Use How to Rule the World only when the manager enjoys campus power, institutions, and cultural reporting. Treat 101 Funniest Memes: Book 154 and 101 Funniest Memes: Book 155 as light internet-culture novelties, not serious manager gifts.

If you are unsure, choose the book that best matches the manager’s role. Give an AI operations book to someone actively making tool decisions, a narrative AI history book to someone who likes context, and a reflective workplace-AI book to someone who is curious but wary. Avoid gifting a dense technical title to a manager who has not asked for technical depth.

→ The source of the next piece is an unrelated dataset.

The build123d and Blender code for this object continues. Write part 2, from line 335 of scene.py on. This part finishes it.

Why Managers Are Hard To Buy For

Managers sit between abstraction and consequence. They may not write code, configure systems, or evaluate model architectures directly, but they still have to ask whether a tool is worth attention, whether a vendor claim sounds plausible, whether a team is overconfident, and whether a new workflow creates hidden risk. That makes technology books tempting gifts.

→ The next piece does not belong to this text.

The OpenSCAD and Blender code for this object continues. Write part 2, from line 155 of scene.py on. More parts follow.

The problem is that the phrase “technology book” covers very different jobs. One book explains technical concepts. Another tells the story of a company. Another argues about AI risk. Another teaches tools. Another simply sits in a technology category because it touches internet culture. Those books should not be given for the same reason.

A manager also reads under time pressure. A book can be excellent and still fail as a gift if it demands more technical stamina than the recipient has right now. A book can be popular and still feel like homework. A book can be provocative and still be wrong for someone who needs calm judgment more than urgency.

The safest gift is not always the easiest book. It is the clearest fit. The recipient should be able to understand why this book belongs on their desk without feeling corrected by it.

Decision Framework

Use five filters before buying: management job, technical appetite, claim restraint, format fit, and gift message.

Decision factor Ask before buying Safer gift signal
Management job Does this manager make decisions about AI tools, digital teams, security, hiring, product, or culture? The book connects to a real responsibility, not a vague wish to be current.
Technical appetite Does the recipient enjoy practical depth, narrative context, or reflective essays? The sample feels readable within the manager’s actual schedule.
Claim restraint Does the book avoid sounding like guaranteed income, effortless mastery, perfect safety, or certain future prediction? The book raises better questions without replacing professional review.
Format fit Would Kindle, paperback, hardcover, or audio make the book more likely to be used? The format supports how the recipient reads, travels, marks pages, or keeps desk references.
Gift message Could the gift feel like encouragement rather than criticism? The note frames the book around curiosity, not deficiency.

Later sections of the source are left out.